After being in the primary everyting dropped:
SG - 1.010
BALL - 3
AC - 1.5%

Also, I don't know what the beer SHOULD look like but it resembles
mud.  There was ALOT of sediment from the hops that I used.  I used
pellets with a "hop sock" in the boil but it seems that most of the
hops made it through the sock into the boil.

I have read some people talking about doing a second pitch.  Is that
feasable in my case?  Would that help?  Can anything help :-) ?????

Thanks in advance.

Re: Newbie Question (continued) - subtitle: What DID I brew?
You're fine. Your beer is essentially done fermenting. Your ABV is 4.9%
based on your gravity readings. Without knowing any else about your
beer, rule of thumb would put your final gravity at 11-12, so you
appear to be below that. You may drop another point or so before it's
time to bottle.

As far as the look of your beer. I would recommend on your next batch
get a mesh strainer/sieve and filter out your hops when you transfer
from the brewpot to fermenter. If you boiled those hops for the full 60
minutes, you should be fine. You got all your really going to get out
of them during the boil.

Just leave it in your secondary until everything settles out. Generally
it's recommended secondary should sit for 2 weeks. If it's really
mucky, you could let it sit for a week and transfer into a second
carboy and let it sit for another week. Only do this if you just can't
stand to leave it alone. It'll clear on it's own. If you don't have two
carboys, don't worry and just let it sit for 2 weeks. There's nothing
wrong with letting it sit longer too. If you've got a particularly cool
spot, the cool temps may help to precipitate the sediment faster.
Waiting is the hardest thing to brewing.


Re: Newbie Question (continued) - subtitle: What DID I brew?
On 14 Dec 2004 10:07:43 -0800, mike.flaminio@gmail.com wrote:

First, thank you for your response and helpfullness.  I do have a few
questions still, if you don't mind... some of these questions are
probable stupid but, remember that I am still a newbie at this.
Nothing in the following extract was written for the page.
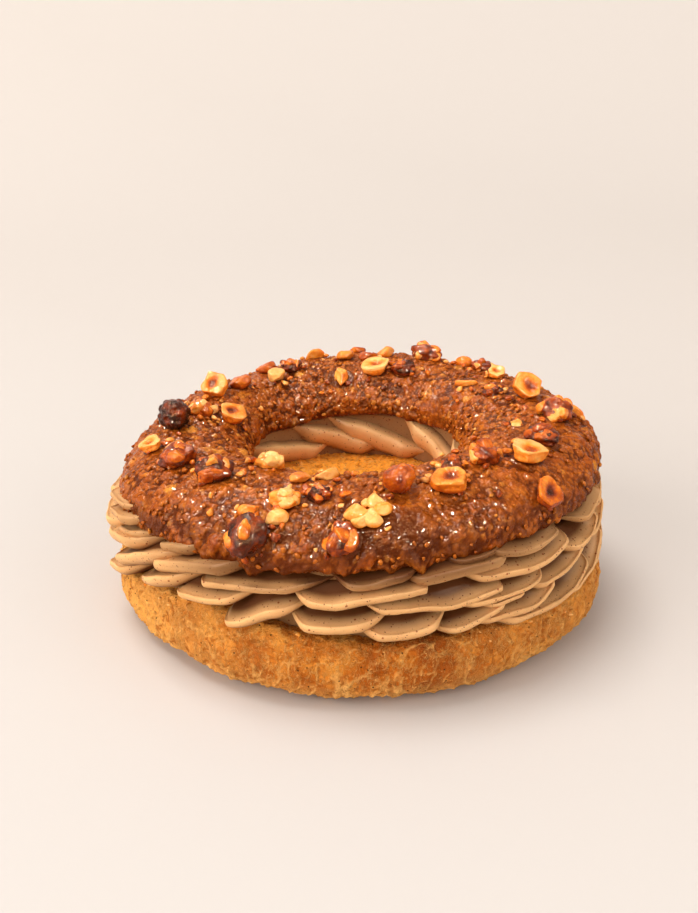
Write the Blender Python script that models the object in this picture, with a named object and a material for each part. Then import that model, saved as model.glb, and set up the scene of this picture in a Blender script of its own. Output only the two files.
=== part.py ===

Should there be ANY bubbling from the airlock while on the secondary?
At this point I seem to get one or two bubbles every 6-8 minutes.

If the fermentation is basicly done, what is the purpose of the
secondary?

Based off of your suggestions (and other responses), I should just
leave it alone in the secondary for a while and everything SHOULD work
itself out?

I do have a kegerator that is currently empty.  In regards to storing
it in cooler temps, would it do any good to keep it in there and, if
so, at what temps would you suggest.

Thank you again for your time and encouragement.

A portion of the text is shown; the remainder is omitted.